====== Data to use ======
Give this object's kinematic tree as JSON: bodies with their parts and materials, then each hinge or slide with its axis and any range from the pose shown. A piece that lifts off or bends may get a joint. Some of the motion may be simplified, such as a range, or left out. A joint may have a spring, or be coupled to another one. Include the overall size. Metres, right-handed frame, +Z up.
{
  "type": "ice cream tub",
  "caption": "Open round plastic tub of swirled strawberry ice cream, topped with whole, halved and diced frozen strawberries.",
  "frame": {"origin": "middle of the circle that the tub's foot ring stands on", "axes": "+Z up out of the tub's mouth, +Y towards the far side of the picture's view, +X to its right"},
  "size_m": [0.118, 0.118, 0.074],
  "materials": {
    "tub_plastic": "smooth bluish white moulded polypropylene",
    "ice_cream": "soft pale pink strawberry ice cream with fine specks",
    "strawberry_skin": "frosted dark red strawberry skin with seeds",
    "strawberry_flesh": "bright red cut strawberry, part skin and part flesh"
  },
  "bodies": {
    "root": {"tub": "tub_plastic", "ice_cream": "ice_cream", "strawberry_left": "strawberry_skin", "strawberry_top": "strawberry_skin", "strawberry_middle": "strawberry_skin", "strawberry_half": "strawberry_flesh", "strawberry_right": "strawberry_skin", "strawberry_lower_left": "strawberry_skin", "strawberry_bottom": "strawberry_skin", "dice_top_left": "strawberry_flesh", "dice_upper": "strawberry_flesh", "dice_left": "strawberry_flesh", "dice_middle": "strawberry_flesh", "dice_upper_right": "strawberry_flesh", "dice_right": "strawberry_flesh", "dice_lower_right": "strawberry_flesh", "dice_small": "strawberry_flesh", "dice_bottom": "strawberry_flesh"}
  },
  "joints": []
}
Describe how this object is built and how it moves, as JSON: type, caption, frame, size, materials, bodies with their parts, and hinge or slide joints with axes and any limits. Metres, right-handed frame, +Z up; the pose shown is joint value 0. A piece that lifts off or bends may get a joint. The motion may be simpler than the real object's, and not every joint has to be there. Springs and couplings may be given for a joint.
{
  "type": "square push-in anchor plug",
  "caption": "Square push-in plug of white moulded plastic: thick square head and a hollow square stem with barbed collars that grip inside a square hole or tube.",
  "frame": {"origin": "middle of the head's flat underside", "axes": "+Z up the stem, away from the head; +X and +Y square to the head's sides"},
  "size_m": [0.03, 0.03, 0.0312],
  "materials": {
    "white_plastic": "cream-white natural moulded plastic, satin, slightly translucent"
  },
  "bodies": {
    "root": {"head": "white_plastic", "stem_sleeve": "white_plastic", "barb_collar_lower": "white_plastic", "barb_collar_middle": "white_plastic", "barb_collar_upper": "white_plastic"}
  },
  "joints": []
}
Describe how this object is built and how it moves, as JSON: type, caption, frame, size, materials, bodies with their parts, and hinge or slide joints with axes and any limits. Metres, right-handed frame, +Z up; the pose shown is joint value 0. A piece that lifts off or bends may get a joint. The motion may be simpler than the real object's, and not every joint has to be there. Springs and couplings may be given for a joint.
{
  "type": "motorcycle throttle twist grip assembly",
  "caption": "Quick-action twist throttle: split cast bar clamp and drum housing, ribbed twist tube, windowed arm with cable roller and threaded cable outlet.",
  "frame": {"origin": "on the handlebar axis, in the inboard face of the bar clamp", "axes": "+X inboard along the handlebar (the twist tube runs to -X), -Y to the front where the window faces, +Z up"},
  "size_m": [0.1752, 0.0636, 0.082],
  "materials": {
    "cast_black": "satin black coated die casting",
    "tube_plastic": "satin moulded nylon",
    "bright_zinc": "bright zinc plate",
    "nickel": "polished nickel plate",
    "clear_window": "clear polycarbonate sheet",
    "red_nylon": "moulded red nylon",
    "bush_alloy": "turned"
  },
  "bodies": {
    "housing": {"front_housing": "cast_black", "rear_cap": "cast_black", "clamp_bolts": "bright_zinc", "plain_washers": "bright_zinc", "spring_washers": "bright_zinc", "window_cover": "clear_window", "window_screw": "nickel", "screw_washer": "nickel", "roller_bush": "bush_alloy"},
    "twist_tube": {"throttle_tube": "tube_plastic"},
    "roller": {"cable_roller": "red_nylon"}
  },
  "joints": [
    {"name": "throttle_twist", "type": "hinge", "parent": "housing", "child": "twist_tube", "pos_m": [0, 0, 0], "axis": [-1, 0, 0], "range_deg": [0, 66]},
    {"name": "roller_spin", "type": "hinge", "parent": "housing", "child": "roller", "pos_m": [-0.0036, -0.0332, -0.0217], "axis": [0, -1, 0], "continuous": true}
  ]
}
======
> Problem to solve
Copy out every line of the data above, exactly as given.

> Written response
Give this object's kinematic tree as JSON: bodies with their parts and materials, then each hinge or slide with its axis and any range from the pose shown. A piece that lifts off or bends may get a joint. Some of the motion may be simplified, such as a range, or left out. A joint may have a spring, or be coupled to another one. Include the overall size. Metres, right-handed frame, +Z up.
{
  "type": "ice cream tub",
  "caption": "Open round plastic tub of swirled strawberry ice cream, topped with whole, halved and diced frozen strawberries.",
  "frame": {"origin": "middle of the circle that the tub's foot ring stands on", "axes": "+Z up out of the tub's mouth, +Y towards the far side of the picture's view, +X to its right"},
  "size_m": [0.118, 0.118, 0.074],
  "materials": {
    "tub_plastic": "smooth bluish white moulded polypropylene",
    "ice_cream": "soft pale pink strawberry ice cream with fine specks",
    "strawberry_skin": "frosted dark red strawberry skin with seeds",
    "strawberry_flesh": "bright red cut strawberry, part skin and part flesh"
  },
  "bodies": {
    "root": {"tub": "tub_plastic", "ice_cream": "ice_cream", "strawberry_left": "strawberry_skin", "strawberry_top": "strawberry_skin", "strawberry_middle": "strawberry_skin", "strawberry_half": "strawberry_flesh", "strawberry_right": "strawberry_skin", "strawberry_lower_left": "strawberry_skin", "strawberry_bottom": "strawberry_skin", "dice_top_left": "strawberry_flesh", "dice_upper": "strawberry_flesh", "dice_left": "strawberry_flesh", "dice_middle": "strawberry_flesh", "dice_upper_right": "strawberry_flesh", "dice_right": "strawberry_flesh", "dice_lower_right": "strawberry_flesh", "dice_small": "strawberry_flesh", "dice_bottom": "strawberry_flesh"}
  },
  "joints": []
}
Describe how this object is built and how it moves, as JSON: type, caption, frame, size, materials, bodies with their parts, and hinge or slide joints with axes and any limits. Metres, right-handed frame, +Z up; the pose shown is joint value 0. A piece that lifts off or bends may get a joint. The motion may be simpler than the real object's, and not every joint has to be there. Springs and couplings may be given for a joint.
{
  "type": "square push-in anchor plug",
  "caption": "Square push-in plug of white moulded plastic: thick square head and a hollow square stem with barbed collars that grip inside a square hole or tube.",
  "frame": {"origin": "middle of the head's flat underside", "axes": "+Z up the stem, away from the head; +X and +Y square to the head's sides"},
  "size_m": [0.03, 0.03, 0.0312],
  "materials": {
    "white_plastic": "cream-white natural moulded plastic, satin, slightly translucent"
  },
  "bodies": {
    "root": {"head": "white_plastic", "stem_sleeve": "white_plastic", "barb_collar_lower": "white_plastic", "barb_collar_middle": "white_plastic", "barb_collar_upper": "white_plastic"}
  },
  "joints": []
}
Describe how this object is built and how it moves, as JSON: type, caption, frame, size, materials, bodies with their parts, and hinge or slide joints with axes and any limits. Metres, right-handed frame, +Z up; the pose shown is joint value 0. A piece that lifts off or bends may get a joint. The motion may be simpler than the real object's, and not every joint has to be there. Springs and couplings may be given for a joint.
{
  "type": "motorcycle throttle twist grip assembly",
  "caption": "Quick-action twist throttle: split cast bar clamp and drum housing, ribbed twist tube, windowed arm with cable roller and threaded cable outlet.",
  "frame": {"origin": "on the handlebar axis, in the inboard face of the bar clamp", "axes": "+X inboard along the handlebar (the twist tube runs to -X), -Y to the front where the window faces, +Z up"},
  "size_m": [0.1752, 0.0636, 0.082],
  "materials": {
    "cast_black": "satin black coated die casting",
    "tube_plastic": "satin moulded nylon",
    "bright_zinc": "bright zinc plate",
    "nickel": "polished nickel plate",
    "clear_window": "clear polycarbonate sheet",
    "red_nylon": "moulded red nylon",
    "bush_alloy": "turned"
  },
  "bodies": {
    "housing": {"front_housing": "cast_black", "rear_cap": "cast_black", "clamp_bolts": "bright_zinc", "plain_washers": "bright_zinc", "spring_washers": "bright_zinc", "window_cover": "clear_window", "window_screw": "nickel", "screw_washer": "nickel", "roller_bush": "bush_alloy"},
    "twist_tube": {"throttle_tube": "tube_plastic"},
    "roller": {"cable_roller": "red_nylon"}
  },
  "joints": [
    {"name": "throttle_twist", "type": "hinge", "parent": "housing", "child": "twist_tube", "pos_m": [0, 0, 0], "axis": [-1, 0, 0], "range_deg": [0, 66]},
    {"name": "roller_spin", "type": "hinge", "parent": "housing", "child": "roller", "pos_m": [-0.0036, -0.0332, -0.0217], "axis": [0, -1, 0], "continuous": true}
  ]
}